REQUIRED TASK: Make an exact copy of the listing below.

____________________

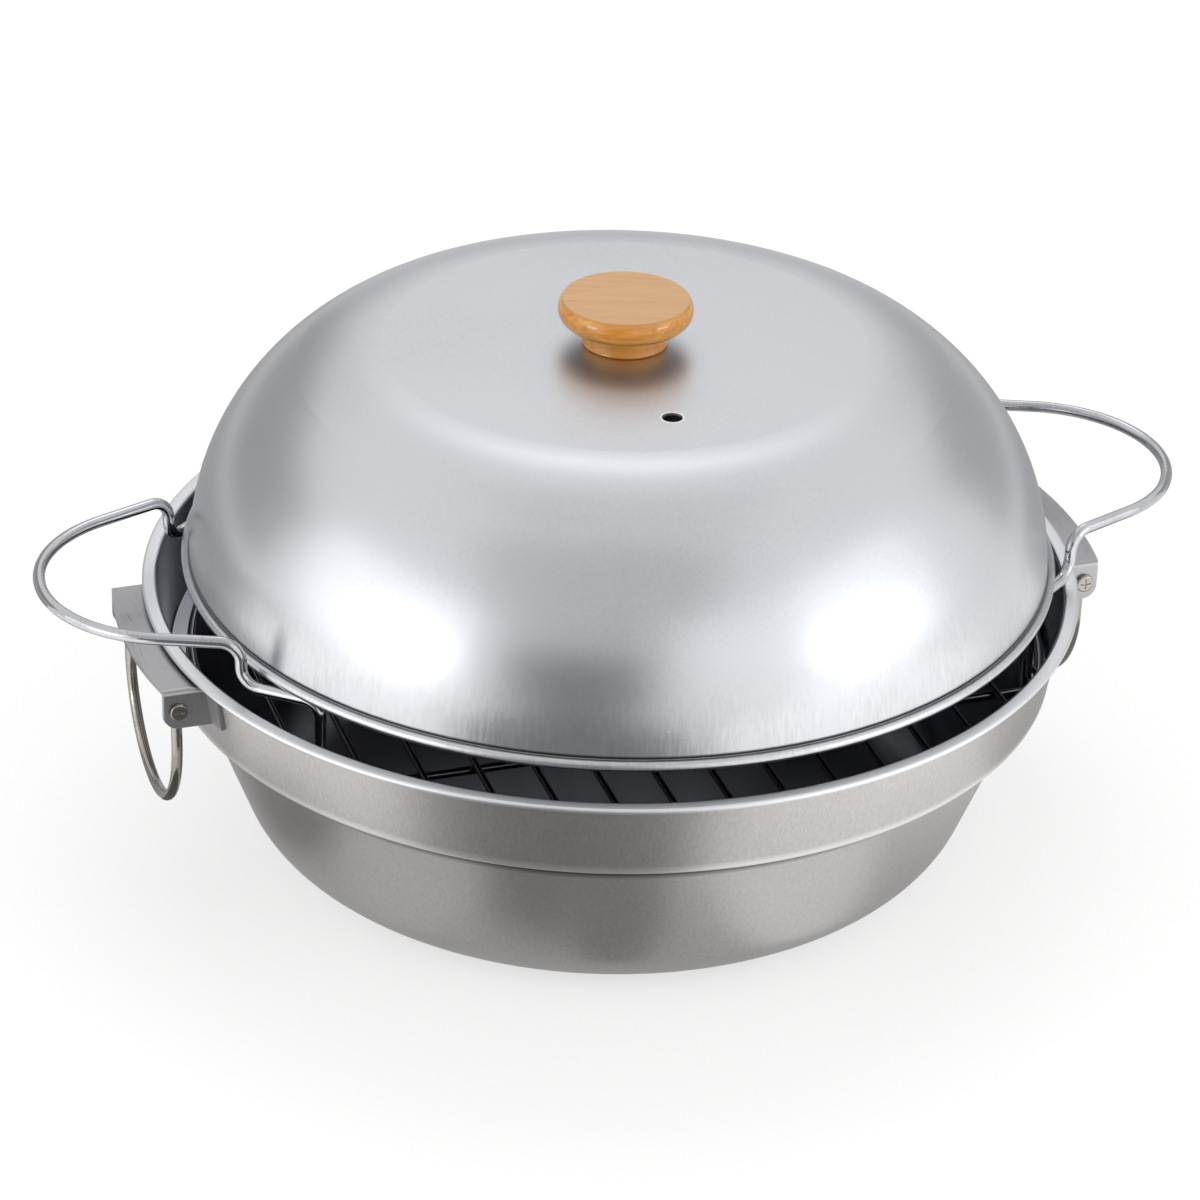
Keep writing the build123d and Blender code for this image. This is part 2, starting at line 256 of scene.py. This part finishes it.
def build_studio():
    """White sweep, room light, three softboxes and the boards that the steel mirrors."""
    light_room()
    lay_floor()
    # Turn and rise in degrees; distance, width and height in metres; brightness against paper white
    place_softbox("left_softbox", -70, 20, 1.3, 0.9, 0.75, 2.0)
    place_softbox("right_softbox", 60, 25, 1.3, 0.8, 0.8, 2.4)
    place_softbox("back_softbox", 180, 60, 1.5, 1.3, 0.8, 2.0)
    # What the lid mirrors: dim in front, bright at both sides with a hot core, dim behind
    stand_board("front_low_board", -9, 7.5, 1.5, 1.00, 0.64, 0.20)
    stand_board("front_high_board", -6, 44.5, 1.5, 1.5, 1.38, 0.66)
    stand_board("top_board", 0, 84, 1.5, 1.2, 0.9, 0.85)
    stand_board("left_board", -62, 15, 1.3, 1.20, 0.82, 1.6)
    stand_board("left_strip", -54, 10, 1.25, 0.52, 0.34, 2.4)
    stand_board("left_core", -55, 7, 1.24, 0.36, 0.12, 7.5)
    stand_board("right_near_board", 32, 16, 1.3, 0.75, 0.86, 1.2)
    stand_board("right_board", 70.5, 18, 1.3, 0.91, 0.95, 1.53)
    stand_board("right_strip", 65, 12, 1.25, 0.50, 0.36, 2.4)
    stand_board("right_core", 64, 9, 1.24, 0.38, 0.12, 7.5)
    stand_board("left_back_board", -134, 13, 1.4, 1.85, 0.76, 0.42)
    stand_board("right_back_board", 143, 13, 1.4, 1.3, 0.76, 0.50)
    stand_board("back_low_board", 180, 11, 1.5, 1.1, 0.62, 0.62)
    stand_board("back_high_board", 180, 49, 1.5, 0.55, 0.30, 2.3)
    # What the lid's foot, the rim and the pan's wall mirror: turn, reach, size, layer, brightness
    lay_board("under_pan_board", 0, 0.0, 0.28, 0.28, 2, 0.50)
    lay_board("back_floor_board", -168, 0.50, 1.50, 0.88, 3, 0.42)
    lay_board("left_floor_board", -60, 0.52, 0.46, 0.60, 4, 1.4)
    lay_board("right_floor_board", 57, 0.52, 0.56, 0.62, 4, 1.45)
    lay_board("left_far_board", -50, 1.05, 0.62, 0.44, 6, 2.4)
    lay_board("right_far_board", 56, 1.05, 0.66, 0.44, 6, 2.2)
    lay_board("right_foot_board", 36, 0.142, 0.09, 0.06, 7, 0.92)
    lay_board("left_foot_board", -36, 0.142, 0.08, 0.06, 7, 0.62)
    lay_board("left_foot_dark_board", -64, 0.150, 0.09, 0.06, 8, 0.16)
    lay_board("middle_foot_board", 2, 0.138, 0.05, 0.05, 8, 0.26)
    lay_board("right_end_board", 100, 0.185, 0.14, 0.11, 7, 0.36)
    lay_board("left_end_board", -100, 0.185, 0.14, 0.11, 7, 0.42)
    lay_board("front_floor_board", -8, 0.81, 0.42, 1.38, 5, 0.19)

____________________

RESULT OF THE TASK:
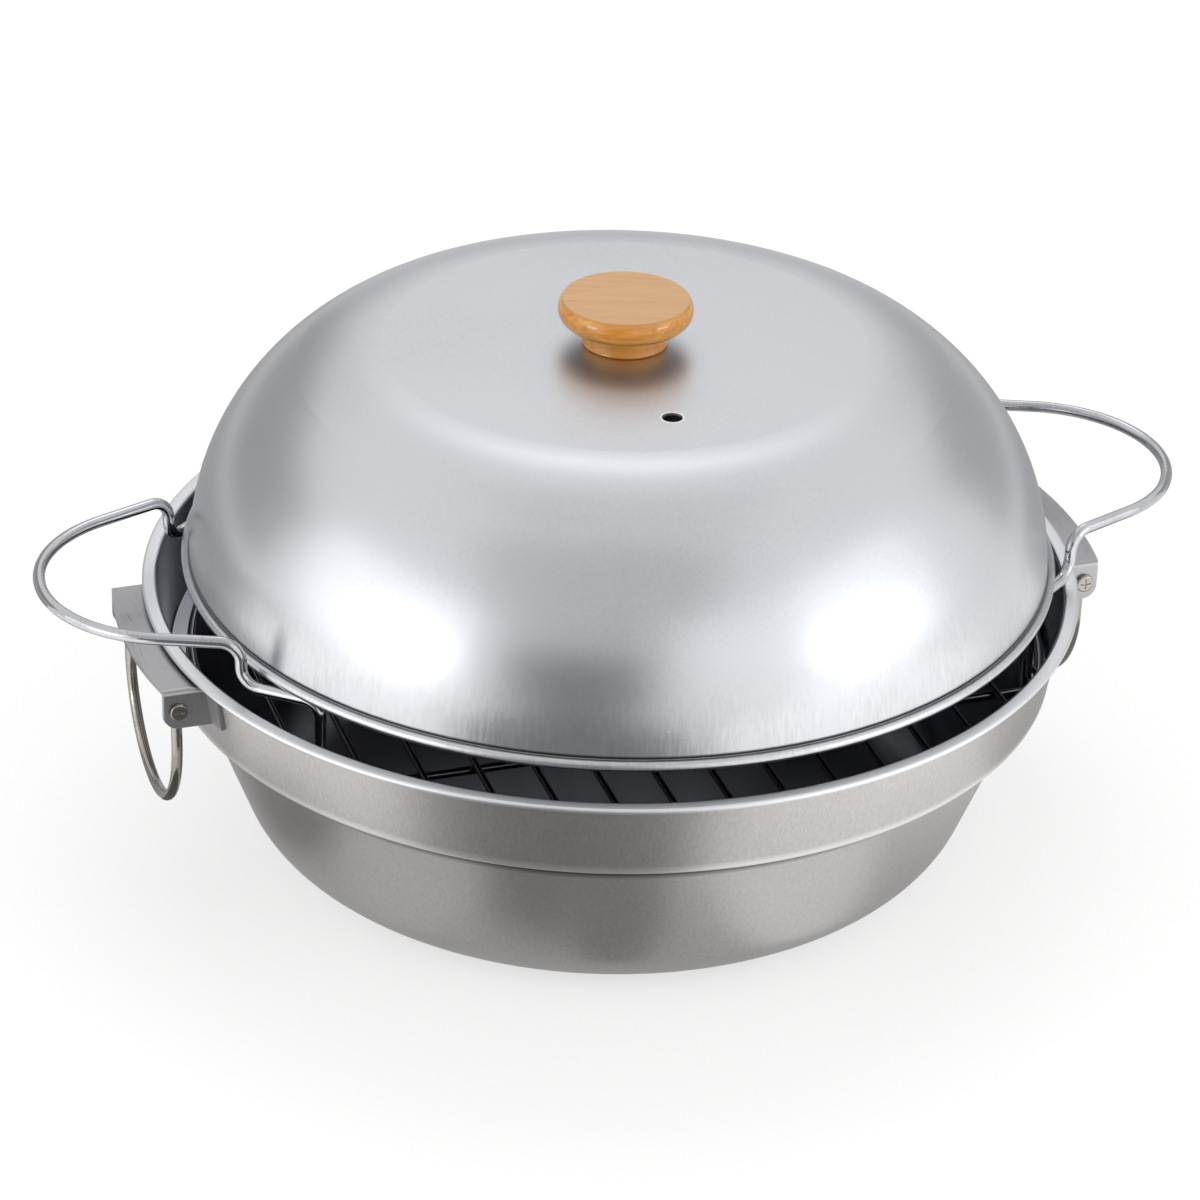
Keep writing the build123d and Blender code for this image. This is part 2, starting at line 256 of scene.py. This part finishes it.
def build_studio():
    """White sweep, room light, three softboxes and the boards that the steel mirrors."""
    light_room()
    lay_floor()
    # Turn and rise in degrees; distance, width and height in metres; brightness against paper white
    place_softbox("left_softbox", -70, 20, 1.3, 0.9, 0.75, 2.0)
    place_softbox("right_softbox", 60, 25, 1.3, 0.8, 0.8, 2.4)
    place_softbox("back_softbox", 180, 60, 1.5, 1.3, 0.8, 2.0)
    # What the lid mirrors: dim in front, bright at both sides with a hot core, dim behind
    stand_board("front_low_board", -9, 7.5, 1.5, 1.00, 0.64, 0.20)
    stand_board("front_high_board", -6, 44.5, 1.5, 1.5, 1.38, 0.66)
    stand_board("top_board", 0, 84, 1.5, 1.2, 0.9, 0.85)
    stand_board("left_board", -62, 15, 1.3, 1.20, 0.82, 1.6)
    stand_board("left_strip", -54, 10, 1.25, 0.52, 0.34, 2.4)
    stand_board("left_core", -55, 7, 1.24, 0.36, 0.12, 7.5)
    stand_board("right_near_board", 32, 16, 1.3, 0.75, 0.86, 1.2)
    stand_board("right_board", 70.5, 18, 1.3, 0.91, 0.95, 1.53)
    stand_board("right_strip", 65, 12, 1.25, 0.50, 0.36, 2.4)
    stand_board("right_core", 64, 9, 1.24, 0.38, 0.12, 7.5)
    stand_board("left_back_board", -134, 13, 1.4, 1.85, 0.76, 0.42)
    stand_board("right_back_board", 143, 13, 1.4, 1.3, 0.76, 0.50)
    stand_board("back_low_board", 180, 11, 1.5, 1.1, 0.62, 0.62)
    stand_board("back_high_board", 180, 49, 1.5, 0.55, 0.30, 2.3)
    # What the lid's foot, the rim and the pan's wall mirror: turn, reach, size, layer, brightness
    lay_board("under_pan_board", 0, 0.0, 0.28, 0.28, 2, 0.50)
    lay_board("back_floor_board", -168, 0.50, 1.50, 0.88, 3, 0.42)
    lay_board("left_floor_board", -60, 0.52, 0.46, 0.60, 4, 1.4)
    lay_board("right_floor_board", 57, 0.52, 0.56, 0.62, 4, 1.45)
    lay_board("left_far_board", -50, 1.05, 0.62, 0.44, 6, 2.4)
    lay_board("right_far_board", 56, 1.05, 0.66, 0.44, 6, 2.2)
    lay_board("right_foot_board", 36, 0.142, 0.09, 0.06, 7, 0.92)
    lay_board("left_foot_board", -36, 0.142, 0.08, 0.06, 7, 0.62)
    lay_board("left_foot_dark_board", -64, 0.150, 0.09, 0.06, 8, 0.16)
    lay_board("middle_foot_board", 2, 0.138, 0.05, 0.05, 8, 0.26)
    lay_board("right_end_board", 100, 0.185, 0.14, 0.11, 7, 0.36)
    lay_board("left_end_board", -100, 0.185, 0.14, 0.11, 7, 0.42)
    lay_board("front_floor_board", -8, 0.81, 0.42, 1.38, 5, 0.19)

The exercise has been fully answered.